__Data__.
--*--

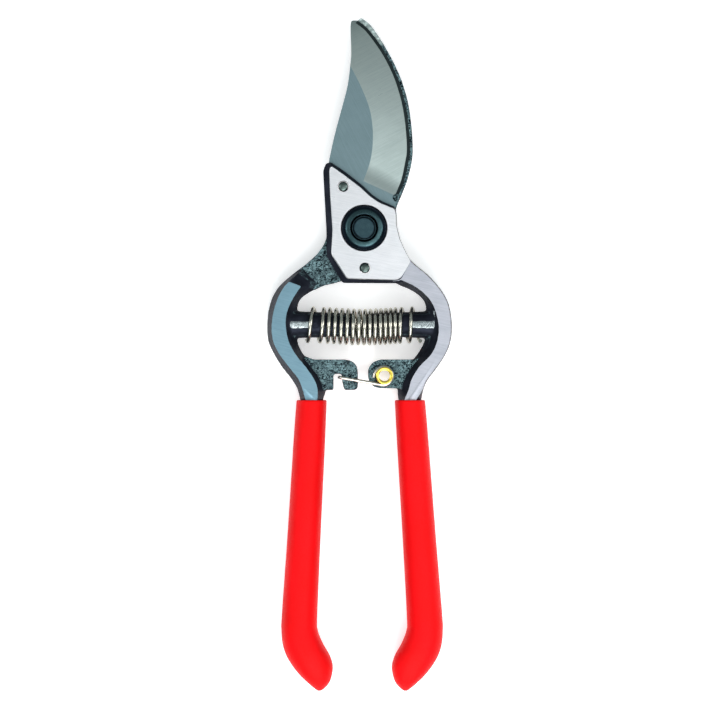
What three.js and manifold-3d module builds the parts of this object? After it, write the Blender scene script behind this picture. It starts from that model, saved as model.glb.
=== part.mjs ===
// Bypass pruner with forged handles, dipped grips, a coil return spring and a wire latch.
// Millimetres. The tool lies flat: +Y points to the blade's tip, +Z is up from the surface it lies on.
// The origin is on the pivot's axis, on the back face of the bolt's head.

import * as THREE from "three";
import Module from "manifold-3d";
import { mergeVertices } from "three/addons/utils/BufferGeometryUtils.js";

const wasm = await Module();
wasm.setup();

// ---- driving dimensions ----

const GAP = 0.3;                    // running clearance between neighbouring pieces
const ROUND = 40;                   // sides of a large round shape
const SMALL_ROUND = 24;             // sides of a small round shape

const BLADE_REACH = 70.6;           // pivot axis to the blade's tip
const GRIP_LENGTH = 98.8;           // open end of a grip to its toe

const BOLT_RADIUS = 4.0;
const BOLT_HEAD_ACROSS_FLATS = 12.7;
const BOLT_HEAD_HEIGHT = 3.0;
const BOLT_END_CHAMFER = 0.6;
const BOLT_PROUD = 0.4;             // how far the bolt's end stands out of the nut
const WASHER_RADIUS = 7.4;
const WASHER_THICKNESS = 0.9;
const JAW_THICKNESS = 4.7;          // hook jaw, web and hub of the hook forging
const BLADE_THICKNESS = 2.7;
const PLATE_THICKNESS = 3.2;
const PLATE_RIM = 0.9;              // height of the plate's upright edge below its bevel
const NUT_RADIUS = 7.4;
const NUT_HEIGHT = 2.3;
const NUT_CHAMFER = 1.3;
const NUT_RECESS = 1.2;             // how deep the nut sits in the plate

const ARM_HALF_HEIGHT = 6.5;        // half the depth of the forged arms
const PEG_ROOT_RADIUS = 4.8;
const PEG_TIP_RADIUS = 3.95;
const PEG_ROUNDING = 1.2;
const PEG_GAP = 3.8;                // between the two pegs' tips
const SPRING_WIRE_RADIUS = 0.65;
const SPRING_BOW = 0.8;             // sag of the spring's middle to one side
const END_PITCH_LEFT = 4.1;
const END_PITCH_RIGHT = 3.6;
const MAIN_TURNS = 14;
const MAIN_PITCH = 1.88;

const LUG_THICKNESS = 5.0;
const EYELET_BORE_RADIUS = 1.8;
const EYELET_WALL = 0.35;
const EYELET_FLANGE_RADIUS = 2.95;
const EYE_CLEARANCE = 0.45;         // between the eyelet's tube and the bail's eyes
const EYELET_FLANGE = 0.5;
const BAIL_WIRE_RADIUS = 0.55;
const BAIL_LENGTH = 15.3;           // eyelet axis to the bail's crossbar
const BLADE_PIN_RADIUS = 1.6;
const BLADE_PIN_DOME = 0.4;

const GRIP_WALL = 0.9;
const GRIP_HALF_HEIGHT = 8.5;
const GRIP_SQUARENESS = 2.6;        // superellipse exponent of a grip's section

// ---- layers, from the surface the tool lies on ----

const WASHER_Z = BOLT_HEAD_HEIGHT + GAP;
const JAW_Z = WASHER_Z + WASHER_THICKNESS + GAP;
const JAW_TOP = JAW_Z + JAW_THICKNESS;
const BLADE_Z = JAW_TOP + GAP;
const BLADE_TOP = BLADE_Z + BLADE_THICKNESS;
const PLATE_Z = BLADE_TOP + GAP;
const PLATE_TOP = PLATE_Z + PLATE_THICKNESS;
const NUT_Z = PLATE_TOP - NUT_RECESS + GAP;
const NUT_TOP = NUT_Z + NUT_HEIGHT;
const MID_Z = GRIP_HALF_HEIGHT;     // middle plane of arms, pegs, lugs and grips
const ARM_TOP = MID_Z + ARM_HALF_HEIGHT;
const ARM_BOTTOM = MID_Z - ARM_HALF_HEIGHT;
const LUG_Z = MID_Z - LUG_THICKNESS / 2;
const LUG_TOP = LUG_Z + LUG_THICKNESS;

// ---- places in plan ----

const PEG_Y = -32.7;
const PEG_MIDDLE_X = -1.25;         // middle of the space between the pegs' tips
const EYELET = new THREE.Vector2(6.9, -50.0);
const UPPER_PIN = new THREE.Vector2(-7.1, 14.1);
const LOWER_PIN = new THREE.Vector2(0.3, -13.6);
const HUB_RADIUS = 10.4;            // hub of the hook forging, under the plate
const CHOIL = new THREE.Vector2(11.1, 10.4);
const CHOIL_RADIUS = 1.4;
const SPRING_FIRST_X = -18.2;       // first front crossing of the spring's wire
const BAIL_ANGLE = THREE.MathUtils.degToRad(182.2);
const SLOT_LEFT_X = -10.4;
const GRIP_START_Y = -58.3;
const SPRING_MEAN_RADIUS = PEG_ROOT_RADIUS + GAP + SPRING_WIRE_RADIUS;

// ---- materials ----

const steel = (color, roughness) => new THREE.MeshStandardMaterial({ color, roughness, metalness: 1 });
const forged = steel(0x4a5356, 0.5);
const ground = steel(0xb9bcc4, 0.3);
const bladeSteel = steel(0x9ba39b, 0.28);
const springSteel = steel(0xd0cfc8, 0.2);
const blackSteel = steel(0x30343a, 0.4);
const brass = steel(0xd8c05a, 0.3);
const vinyl = new THREE.MeshStandardMaterial({ color: 0xf2211c, roughness: 0.5, metalness: 0 });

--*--

__Task requirements__. Return what is listed above, exactly and completely.

__Written response__.
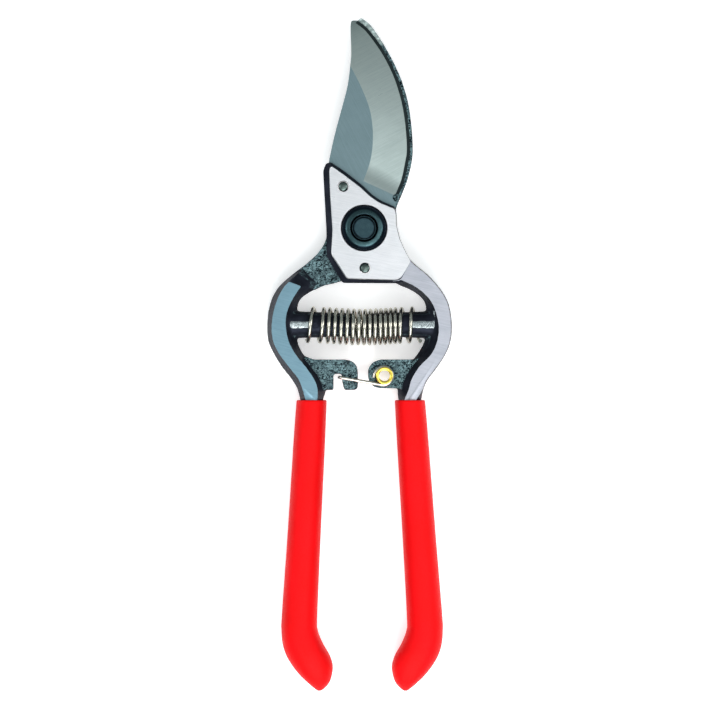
What three.js and manifold-3d module builds the parts of this object? After it, write the Blender scene script behind this picture. It starts from that model, saved as model.glb.
=== part.mjs ===
// Bypass pruner with forged handles, dipped grips, a coil return spring and a wire latch.
// Millimetres. The tool lies flat: +Y points to the blade's tip, +Z is up from the surface it lies on.
// The origin is on the pivot's axis, on the back face of the bolt's head.

import * as THREE from "three";
import Module from "manifold-3d";
import { mergeVertices } from "three/addons/utils/BufferGeometryUtils.js";

const wasm = await Module();
wasm.setup();

// ---- driving dimensions ----

const GAP = 0.3;                    // running clearance between neighbouring pieces
const ROUND = 40;                   // sides of a large round shape
const SMALL_ROUND = 24;             // sides of a small round shape

const BLADE_REACH = 70.6;           // pivot axis to the blade's tip
const GRIP_LENGTH = 98.8;           // open end of a grip to its toe

const BOLT_RADIUS = 4.0;
const BOLT_HEAD_ACROSS_FLATS = 12.7;
const BOLT_HEAD_HEIGHT = 3.0;
const BOLT_END_CHAMFER = 0.6;
const BOLT_PROUD = 0.4;             // how far the bolt's end stands out of the nut
const WASHER_RADIUS = 7.4;
const WASHER_THICKNESS = 0.9;
const JAW_THICKNESS = 4.7;          // hook jaw, web and hub of the hook forging
const BLADE_THICKNESS = 2.7;
const PLATE_THICKNESS = 3.2;
const PLATE_RIM = 0.9;              // height of the plate's upright edge below its bevel
const NUT_RADIUS = 7.4;
const NUT_HEIGHT = 2.3;
const NUT_CHAMFER = 1.3;
const NUT_RECESS = 1.2;             // how deep the nut sits in the plate

const ARM_HALF_HEIGHT = 6.5;        // half the depth of the forged arms
const PEG_ROOT_RADIUS = 4.8;
const PEG_TIP_RADIUS = 3.95;
const PEG_ROUNDING = 1.2;
const PEG_GAP = 3.8;                // between the two pegs' tips
const SPRING_WIRE_RADIUS = 0.65;
const SPRING_BOW = 0.8;             // sag of the spring's middle to one side
const END_PITCH_LEFT = 4.1;
const END_PITCH_RIGHT = 3.6;
const MAIN_TURNS = 14;
const MAIN_PITCH = 1.88;

const LUG_THICKNESS = 5.0;
const EYELET_BORE_RADIUS = 1.8;
const EYELET_WALL = 0.35;
const EYELET_FLANGE_RADIUS = 2.95;
const EYE_CLEARANCE = 0.45;         // between the eyelet's tube and the bail's eyes
const EYELET_FLANGE = 0.5;
const BAIL_WIRE_RADIUS = 0.55;
const BAIL_LENGTH = 15.3;           // eyelet axis to the bail's crossbar
const BLADE_PIN_RADIUS = 1.6;
const BLADE_PIN_DOME = 0.4;

const GRIP_WALL = 0.9;
const GRIP_HALF_HEIGHT = 8.5;
const GRIP_SQUARENESS = 2.6;        // superellipse exponent of a grip's section

// ---- layers, from the surface the tool lies on ----

const WASHER_Z = BOLT_HEAD_HEIGHT + GAP;
const JAW_Z = WASHER_Z + WASHER_THICKNESS + GAP;
const JAW_TOP = JAW_Z + JAW_THICKNESS;
const BLADE_Z = JAW_TOP + GAP;
const BLADE_TOP = BLADE_Z + BLADE_THICKNESS;
const PLATE_Z = BLADE_TOP + GAP;
const PLATE_TOP = PLATE_Z + PLATE_THICKNESS;
const NUT_Z = PLATE_TOP - NUT_RECESS + GAP;
const NUT_TOP = NUT_Z + NUT_HEIGHT;
const MID_Z = GRIP_HALF_HEIGHT;     // middle plane of arms, pegs, lugs and grips
const ARM_TOP = MID_Z + ARM_HALF_HEIGHT;
const ARM_BOTTOM = MID_Z - ARM_HALF_HEIGHT;
const LUG_Z = MID_Z - LUG_THICKNESS / 2;
const LUG_TOP = LUG_Z + LUG_THICKNESS;

// ---- places in plan ----

const PEG_Y = -32.7;
const PEG_MIDDLE_X = -1.25;         // middle of the space between the pegs' tips
const EYELET = new THREE.Vector2(6.9, -50.0);
const UPPER_PIN = new THREE.Vector2(-7.1, 14.1);
const LOWER_PIN = new THREE.Vector2(0.3, -13.6);
const HUB_RADIUS = 10.4;            // hub of the hook forging, under the plate
const CHOIL = new THREE.Vector2(11.1, 10.4);
const CHOIL_RADIUS = 1.4;
const SPRING_FIRST_X = -18.2;       // first front crossing of the spring's wire
const BAIL_ANGLE = THREE.MathUtils.degToRad(182.2);
const SLOT_LEFT_X = -10.4;
const GRIP_START_Y = -58.3;
const SPRING_MEAN_RADIUS = PEG_ROOT_RADIUS + GAP + SPRING_WIRE_RADIUS;

// ---- materials ----

const steel = (color, roughness) => new THREE.MeshStandardMaterial({ color, roughness, metalness: 1 });
const forged = steel(0x4a5356, 0.5);
const ground = steel(0xb9bcc4, 0.3);
const bladeSteel = steel(0x9ba39b, 0.28);
const springSteel = steel(0xd0cfc8, 0.2);
const blackSteel = steel(0x30343a, 0.4);
const brass = steel(0xd8c05a, 0.3);
const vinyl = new THREE.MeshStandardMaterial({ color: 0xf2211c, roughness: 0.5, metalness: 0 });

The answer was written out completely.